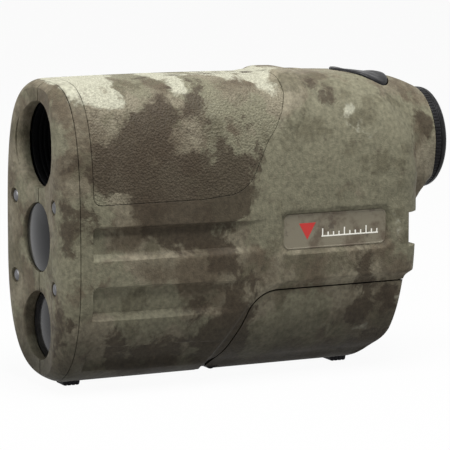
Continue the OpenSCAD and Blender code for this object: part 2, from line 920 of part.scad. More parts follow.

==

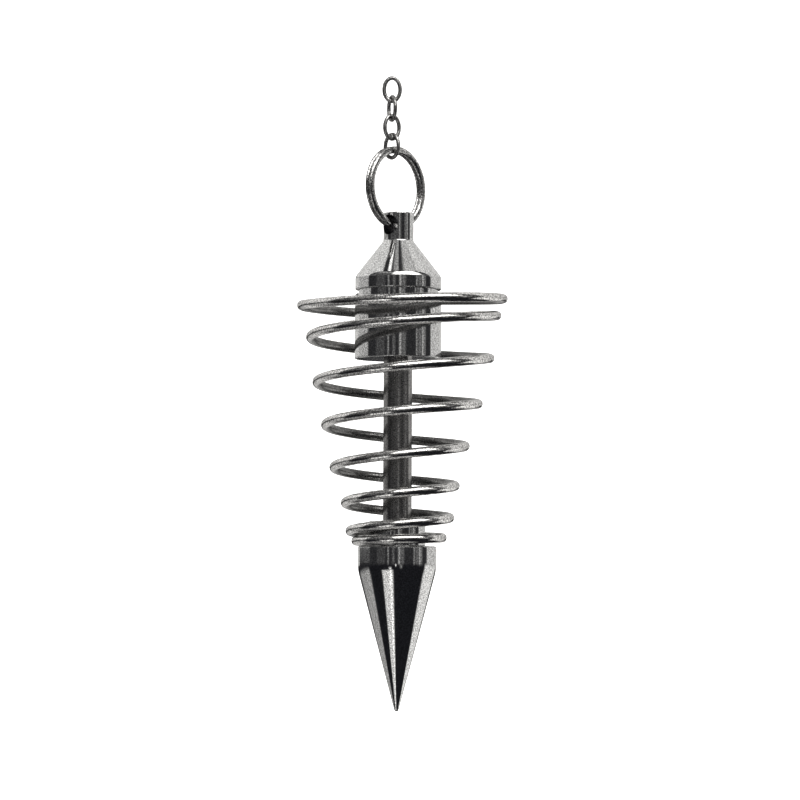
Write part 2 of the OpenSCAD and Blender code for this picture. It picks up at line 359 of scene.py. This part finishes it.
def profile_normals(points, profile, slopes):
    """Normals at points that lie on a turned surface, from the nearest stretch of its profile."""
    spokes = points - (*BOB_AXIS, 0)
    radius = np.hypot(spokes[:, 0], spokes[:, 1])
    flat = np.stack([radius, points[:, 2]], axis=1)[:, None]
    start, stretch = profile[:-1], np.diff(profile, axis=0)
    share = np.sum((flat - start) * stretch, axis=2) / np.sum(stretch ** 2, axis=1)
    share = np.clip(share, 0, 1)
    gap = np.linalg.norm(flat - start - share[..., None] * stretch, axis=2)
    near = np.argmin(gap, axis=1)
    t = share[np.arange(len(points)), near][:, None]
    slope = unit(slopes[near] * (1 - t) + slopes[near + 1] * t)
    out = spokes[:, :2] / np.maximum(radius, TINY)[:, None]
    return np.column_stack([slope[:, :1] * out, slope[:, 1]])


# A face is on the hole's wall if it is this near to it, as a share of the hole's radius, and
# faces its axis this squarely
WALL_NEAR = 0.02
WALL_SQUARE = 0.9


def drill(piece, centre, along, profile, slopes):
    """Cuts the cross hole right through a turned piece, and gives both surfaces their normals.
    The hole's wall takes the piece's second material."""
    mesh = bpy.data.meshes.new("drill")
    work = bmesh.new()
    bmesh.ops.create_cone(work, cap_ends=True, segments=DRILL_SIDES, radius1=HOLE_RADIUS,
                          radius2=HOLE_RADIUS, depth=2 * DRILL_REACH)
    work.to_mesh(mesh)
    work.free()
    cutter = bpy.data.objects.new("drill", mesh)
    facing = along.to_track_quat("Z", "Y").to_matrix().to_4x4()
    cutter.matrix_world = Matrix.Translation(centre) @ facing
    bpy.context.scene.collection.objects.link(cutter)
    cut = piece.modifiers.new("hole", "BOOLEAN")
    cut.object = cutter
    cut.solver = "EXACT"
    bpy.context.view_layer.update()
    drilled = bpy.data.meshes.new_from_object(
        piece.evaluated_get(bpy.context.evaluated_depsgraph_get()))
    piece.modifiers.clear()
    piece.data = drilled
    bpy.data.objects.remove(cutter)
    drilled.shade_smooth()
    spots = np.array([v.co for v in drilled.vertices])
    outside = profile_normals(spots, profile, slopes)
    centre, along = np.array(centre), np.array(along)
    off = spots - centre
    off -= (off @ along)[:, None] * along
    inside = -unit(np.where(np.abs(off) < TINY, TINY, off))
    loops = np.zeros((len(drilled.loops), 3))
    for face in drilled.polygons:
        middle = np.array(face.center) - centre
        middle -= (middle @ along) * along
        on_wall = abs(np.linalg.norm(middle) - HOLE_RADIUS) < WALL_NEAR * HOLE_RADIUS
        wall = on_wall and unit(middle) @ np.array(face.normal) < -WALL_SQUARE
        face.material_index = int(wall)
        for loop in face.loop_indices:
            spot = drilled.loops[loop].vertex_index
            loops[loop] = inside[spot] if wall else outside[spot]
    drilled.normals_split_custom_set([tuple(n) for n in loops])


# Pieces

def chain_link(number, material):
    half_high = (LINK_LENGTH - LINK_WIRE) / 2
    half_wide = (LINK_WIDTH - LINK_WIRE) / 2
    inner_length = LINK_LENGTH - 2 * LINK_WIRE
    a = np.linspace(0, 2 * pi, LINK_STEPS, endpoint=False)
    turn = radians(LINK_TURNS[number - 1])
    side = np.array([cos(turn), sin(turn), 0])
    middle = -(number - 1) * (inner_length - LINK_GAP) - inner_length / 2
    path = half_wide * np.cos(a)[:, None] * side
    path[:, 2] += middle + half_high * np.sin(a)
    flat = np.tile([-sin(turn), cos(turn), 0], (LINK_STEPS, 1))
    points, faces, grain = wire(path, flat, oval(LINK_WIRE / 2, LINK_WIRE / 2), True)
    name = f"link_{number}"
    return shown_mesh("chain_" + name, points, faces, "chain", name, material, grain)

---

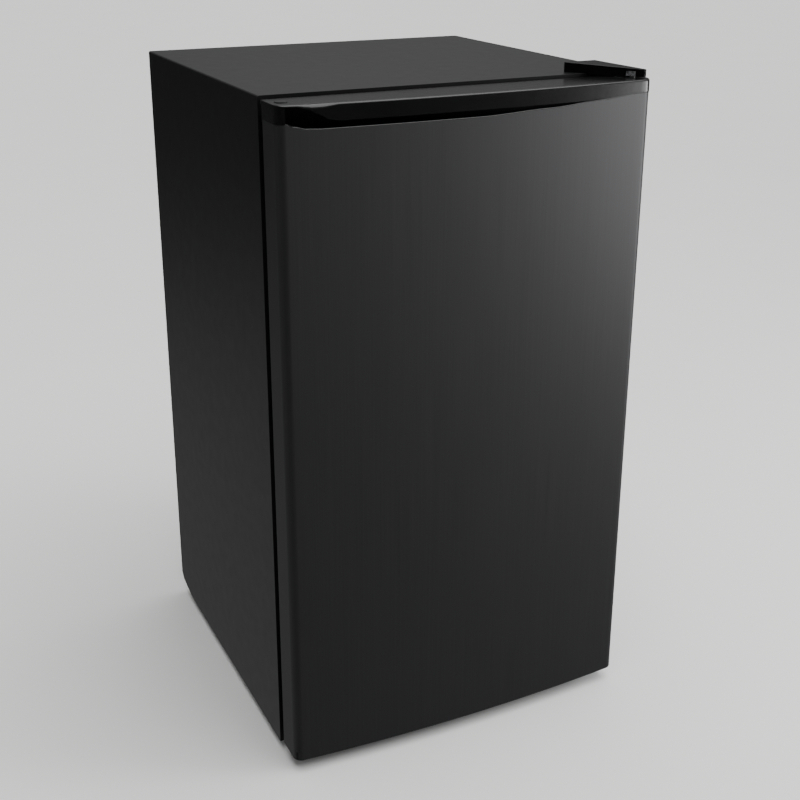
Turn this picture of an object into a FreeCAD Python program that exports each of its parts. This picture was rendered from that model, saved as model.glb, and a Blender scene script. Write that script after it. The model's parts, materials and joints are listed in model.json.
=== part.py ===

• **What to produce**: Extract exactly and only these lines: the line containing "Write part 2", the line containing "WALL_SQUARE = 0.9", and every line between them.

• **Result of this exercise**:
Write part 2 of the OpenSCAD and Blender code for this picture. It picks up at line 359 of scene.py. This part finishes it.
def profile_normals(points, profile, slopes):
    """Normals at points that lie on a turned surface, from the nearest stretch of its profile."""
    spokes = points - (*BOB_AXIS, 0)
    radius = np.hypot(spokes[:, 0], spokes[:, 1])
    flat = np.stack([radius, points[:, 2]], axis=1)[:, None]
    start, stretch = profile[:-1], np.diff(profile, axis=0)
    share = np.sum((flat - start) * stretch, axis=2) / np.sum(stretch ** 2, axis=1)
    share = np.clip(share, 0, 1)
    gap = np.linalg.norm(flat - start - share[..., None] * stretch, axis=2)
    near = np.argmin(gap, axis=1)
    t = share[np.arange(len(points)), near][:, None]
    slope = unit(slopes[near] * (1 - t) + slopes[near + 1] * t)
    out = spokes[:, :2] / np.maximum(radius, TINY)[:, None]
    return np.column_stack([slope[:, :1] * out, slope[:, 1]])


# A face is on the hole's wall if it is this near to it, as a share of the hole's radius, and
# faces its axis this squarely
WALL_NEAR = 0.02
WALL_SQUARE = 0.9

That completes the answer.